'''
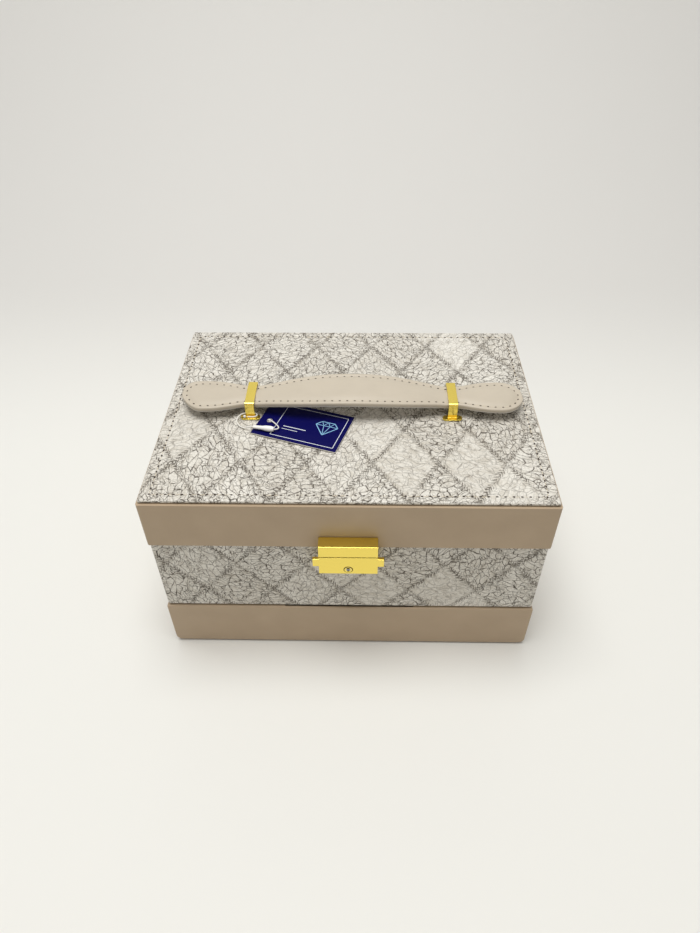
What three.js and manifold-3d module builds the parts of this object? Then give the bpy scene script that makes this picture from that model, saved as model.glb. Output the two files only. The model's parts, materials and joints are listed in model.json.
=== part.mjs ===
// Jewellery chest: a leatherette-covered case with a hinged, mirrored lid, a padded carrying handle,
// a push lock, a lift-out tray with ring rolls, and a full-width drawer in its base.
// Millimetres, +Z up, the front faces -Y. The origin is on the table under the middle of the chest.
import * as THREE from "three";
import { mergeVertices } from "three/addons/utils/BufferGeometryUtils.js";
import Module from "manifold-3d";

const wasm = await Module();
wasm.setup();

// ---------------------------------------------------------------- driving dimensions

// Case
const BOX_W = 230; // across the lid and the plinth
const BOX_D = 172; // front to back of the lid and the plinth
const FELT_T = 1;
const PLINTH_H = 37;
const BAND_H = 57; // crackle-covered middle of the case
const LID_SIDE_H = 32.6;
const TOP_PANEL_T = 2;
const PLINTH_WALL = 7;
const BAND_WALL = 4;
const LID_WALL = 4.5;
const LID_TOP_T = 2.6;
const BASE_T = 3;
const FLOOR_T = 3; // board between the drawer and the compartment
const EDGE_R = 1.5; // wrapped upright edges
const PLINTH_CORNER_R = 4; // lower front corners of the drawer front

// Setbacks and clearances
const GLUE = 0.3; // between pieces that touch
const SLIDE = 0.7; // round a tray or a drawer
const SHADOW_GAP = 1; // between the drawer front and the band
const LID_GAP = 0.7;
const BAND_INSET = 1.1;
const PANEL_INSET = 0.7;

// Inside of the case
const LINING_T = 1.2;
const PAD_T = 2.3;
const LIP_WALL = 2.5;
const LIP_RISE = 7.2; // how far the inner lip stands up into the lid
const LIP_PLAY = 0.4;
const LEDGE_W = 5.8;
const LEDGE_T = 3.7;
const LEDGE_PLAY = 0.4; // over the lower divider
const TRAY_H = 25;
const TRAY_RIM_DROP = 5.3; // from the band's top edge to the tray's rim
const TRAY_WALL = 2.5;
const TRAY_FLOOR = 2;
const TRAY_SPLIT_X = -10; // the ring rolls lie to the left of it
const DIVIDER_T = 2.5;
const DIVIDER_DROP = 3; // below the rim of what it divides
const ROLL_COUNT = 8;
const ROLL_BASE = 4;
const ROLL_GAP = 0.8;
const PULL_W = 14;
const PULL_H = 13;
const PULL_T = 0.8;
const PULL_ABOVE = 6; // above the tray's rim

// Mirror
const MIRROR_W = 150;
const MIRROR_D = 104;
const MIRROR_T = 1.8;
const MIRROR_LIP = 2;
const MIRROR_FRAME_W = 5;
const MIRROR_FRAME_LIP_T = 1;

// Drawer
const FRONT_T = 3.9;
const DRAWER_BACK_PLAY = 2.3;
const DRAWER_HEADROOM = 5.1;
const DRAWER_WALL = 3;
const DRAWER_FLOOR = 2.5;
const DRAWER_DIVIDERS = 2;
const NAIL_GROOVE_W = 80;
const NAIL_GROOVE_D = 2.3;
const NAIL_GROOVE_H = 4;

// Hinges
const HINGE_X = 68;
const HINGE_W = 24;
const HINGE_R = 3.9;
const HINGE_PIN_R = 1.8;
const HINGE_BORE_R = 1.86;
const HINGE_OUT = 4.3; // from the back of the case to the pin's axis
const LEAF_T = 0.8;
const LEAF_H = 9;
const KNUCKLE_W = 7.8; // middle knuckle
const KNUCKLE_PLAY = 0.3;
const SCREW_SPAN = 14;
const SCREW_R = 0.8;
const SCREW_HEAD_R = 1.7;
const SCREW_HEAD_T = 0.6;
const SCREW_DEPTH = 3;
const SCREW_HOLE_R = 1.1;
const ROUND = 24; // facets on small round pieces

// Lock
const LOCK_W = 33.5;
const LOCK_OUT = 8; // from the lid's front face
const LOCK_CASE_H = 13.9;
const STRIKE_H = 8.5;
const LOCK_GAP = 0.4;
const LOCK_WALL = 0.8;
const EAR_OUT = 3.6;
const EAR_H = 6.2;
const EAR_T = 2.2;
const SLIDER_T = 1;
const SLIDER_TRAVEL = 2.5;
const TONGUE_W = 8;
const TONGUE_T = 1;
const TONGUE_REACH = 6.8; // below the top of the case
const PLUG_R = 2.6;
const PLUG_BORE_R = 2.7;
const PLUG_Z = 3.6; // above the bottom of the lock
const SLIDER_Z = 5; // above the bottom of the lock
const PLUG_PROUD = 0.2;
const PLUG_T = 1.5;
const SPRING_X = 9;
const SPRING_R = 1;
const SPRING_WIRE_R = 0.2;
const SPRING_TURNS = 3;

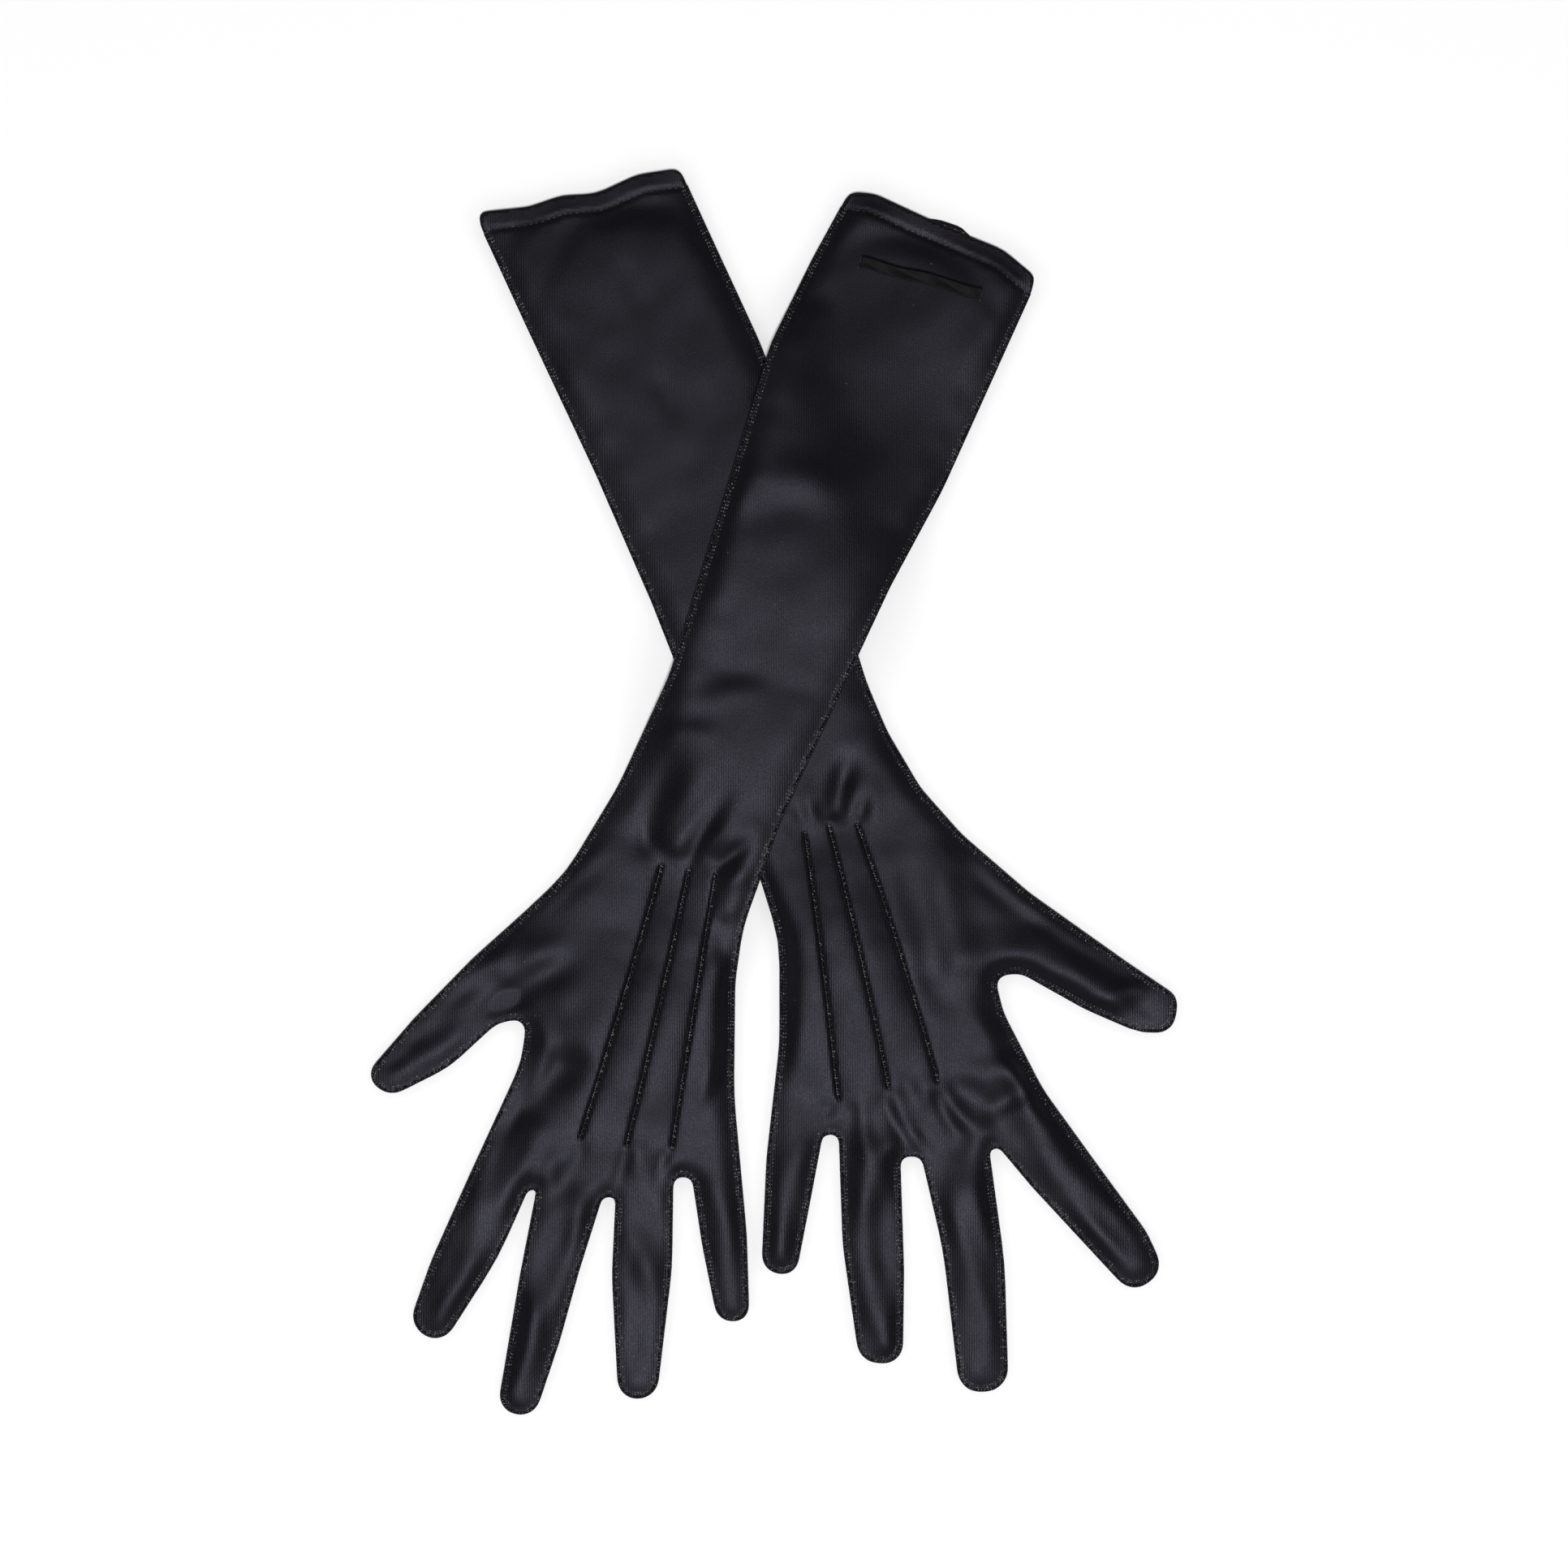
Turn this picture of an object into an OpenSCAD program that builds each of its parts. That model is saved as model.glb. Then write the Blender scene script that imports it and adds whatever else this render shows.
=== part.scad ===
'''
:: INSTRUCTIONS FOR THE TASK ::
Write out the complete set of records exactly as given.

:: IN RESPONSE ::
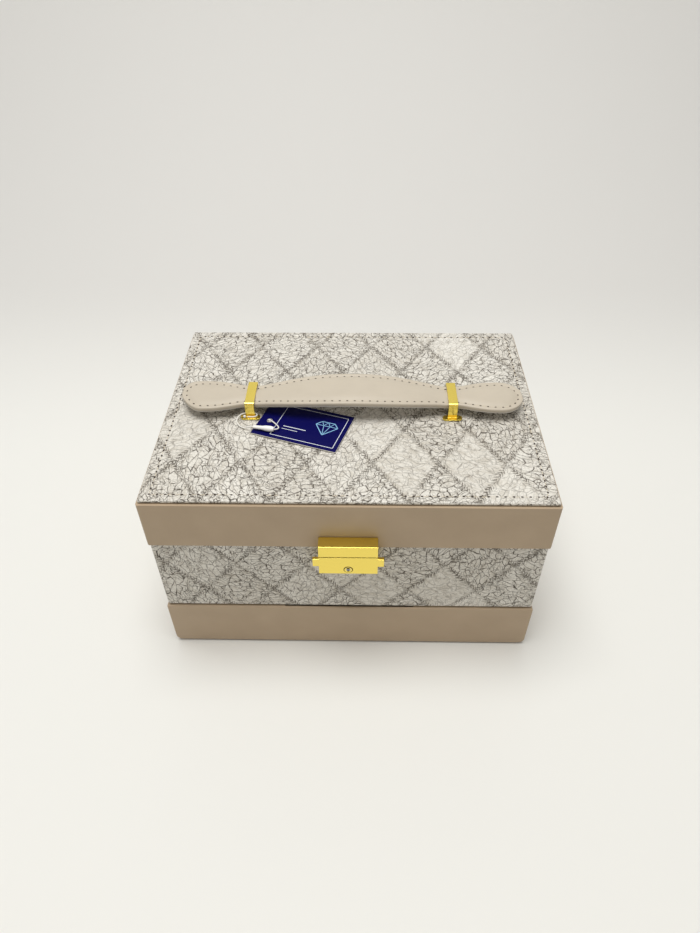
What three.js and manifold-3d module builds the parts of this object? Then give the bpy scene script that makes this picture from that model, saved as model.glb. Output the two files only. The model's parts, materials and joints are listed in model.json.
=== part.mjs ===
// Jewellery chest: a leatherette-covered case with a hinged, mirrored lid, a padded carrying handle,
// a push lock, a lift-out tray with ring rolls, and a full-width drawer in its base.
// Millimetres, +Z up, the front faces -Y. The origin is on the table under the middle of the chest.
import * as THREE from "three";
import { mergeVertices } from "three/addons/utils/BufferGeometryUtils.js";
import Module from "manifold-3d";

const wasm = await Module();
wasm.setup();

// ---------------------------------------------------------------- driving dimensions

// Case
const BOX_W = 230; // across the lid and the plinth
const BOX_D = 172; // front to back of the lid and the plinth
const FELT_T = 1;
const PLINTH_H = 37;
const BAND_H = 57; // crackle-covered middle of the case
const LID_SIDE_H = 32.6;
const TOP_PANEL_T = 2;
const PLINTH_WALL = 7;
const BAND_WALL = 4;
const LID_WALL = 4.5;
const LID_TOP_T = 2.6;
const BASE_T = 3;
const FLOOR_T = 3; // board between the drawer and the compartment
const EDGE_R = 1.5; // wrapped upright edges
const PLINTH_CORNER_R = 4; // lower front corners of the drawer front

// Setbacks and clearances
const GLUE = 0.3; // between pieces that touch
const SLIDE = 0.7; // round a tray or a drawer
const SHADOW_GAP = 1; // between the drawer front and the band
const LID_GAP = 0.7;
const BAND_INSET = 1.1;
const PANEL_INSET = 0.7;

// Inside of the case
const LINING_T = 1.2;
const PAD_T = 2.3;
const LIP_WALL = 2.5;
const LIP_RISE = 7.2; // how far the inner lip stands up into the lid
const LIP_PLAY = 0.4;
const LEDGE_W = 5.8;
const LEDGE_T = 3.7;
const LEDGE_PLAY = 0.4; // over the lower divider
const TRAY_H = 25;
const TRAY_RIM_DROP = 5.3; // from the band's top edge to the tray's rim
const TRAY_WALL = 2.5;
const TRAY_FLOOR = 2;
const TRAY_SPLIT_X = -10; // the ring rolls lie to the left of it
const DIVIDER_T = 2.5;
const DIVIDER_DROP = 3; // below the rim of what it divides
const ROLL_COUNT = 8;
const ROLL_BASE = 4;
const ROLL_GAP = 0.8;
const PULL_W = 14;
const PULL_H = 13;
const PULL_T = 0.8;
const PULL_ABOVE = 6; // above the tray's rim

// Mirror
const MIRROR_W = 150;
const MIRROR_D = 104;
const MIRROR_T = 1.8;
const MIRROR_LIP = 2;
const MIRROR_FRAME_W = 5;
const MIRROR_FRAME_LIP_T = 1;

// Drawer
const FRONT_T = 3.9;
const DRAWER_BACK_PLAY = 2.3;
const DRAWER_HEADROOM = 5.1;
const DRAWER_WALL = 3;
const DRAWER_FLOOR = 2.5;
const DRAWER_DIVIDERS = 2;
const NAIL_GROOVE_W = 80;
const NAIL_GROOVE_D = 2.3;
const NAIL_GROOVE_H = 4;

// Hinges
const HINGE_X = 68;
const HINGE_W = 24;
const HINGE_R = 3.9;
const HINGE_PIN_R = 1.8;
const HINGE_BORE_R = 1.86;
const HINGE_OUT = 4.3; // from the back of the case to the pin's axis
const LEAF_T = 0.8;
const LEAF_H = 9;
const KNUCKLE_W = 7.8; // middle knuckle
const KNUCKLE_PLAY = 0.3;
const SCREW_SPAN = 14;
const SCREW_R = 0.8;
const SCREW_HEAD_R = 1.7;
const SCREW_HEAD_T = 0.6;
const SCREW_DEPTH = 3;
const SCREW_HOLE_R = 1.1;
const ROUND = 24; // facets on small round pieces

// Lock
const LOCK_W = 33.5;
const LOCK_OUT = 8; // from the lid's front face
const LOCK_CASE_H = 13.9;
const STRIKE_H = 8.5;
const LOCK_GAP = 0.4;
const LOCK_WALL = 0.8;
const EAR_OUT = 3.6;
const EAR_H = 6.2;
const EAR_T = 2.2;
const SLIDER_T = 1;
const SLIDER_TRAVEL = 2.5;
const TONGUE_W = 8;
const TONGUE_T = 1;
const TONGUE_REACH = 6.8; // below the top of the case
const PLUG_R = 2.6;
const PLUG_BORE_R = 2.7;
const PLUG_Z = 3.6; // above the bottom of the lock
const SLIDER_Z = 5; // above the bottom of the lock
const PLUG_PROUD = 0.2;
const PLUG_T = 1.5;
const SPRING_X = 9;
const SPRING_R = 1;
const SPRING_WIRE_R = 0.2;
const SPRING_TURNS = 3;

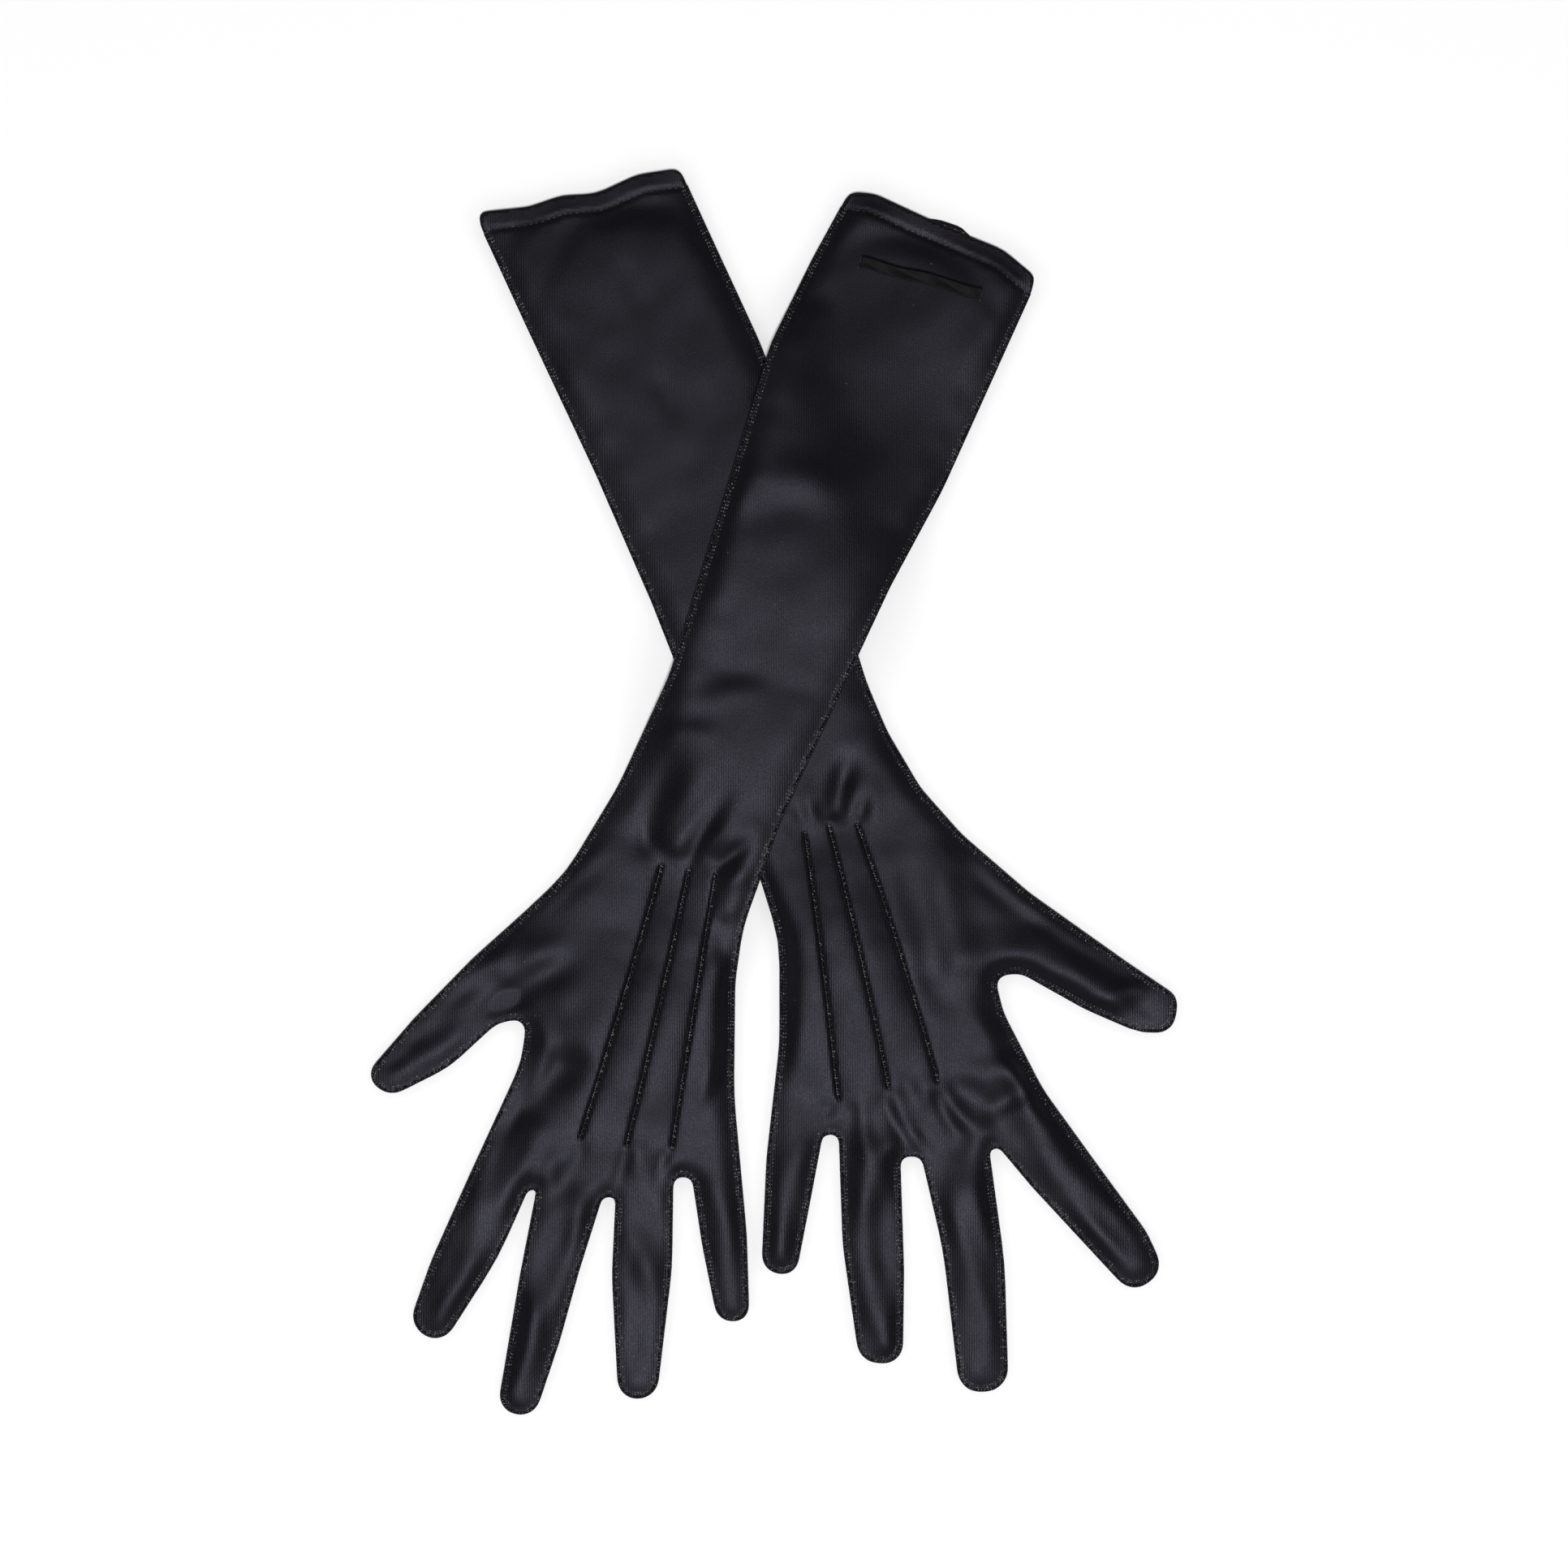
Turn this picture of an object into an OpenSCAD program that builds each of its parts. That model is saved as model.glb. Then write the Blender scene script that imports it and adds whatever else this render shows.
=== part.scad ===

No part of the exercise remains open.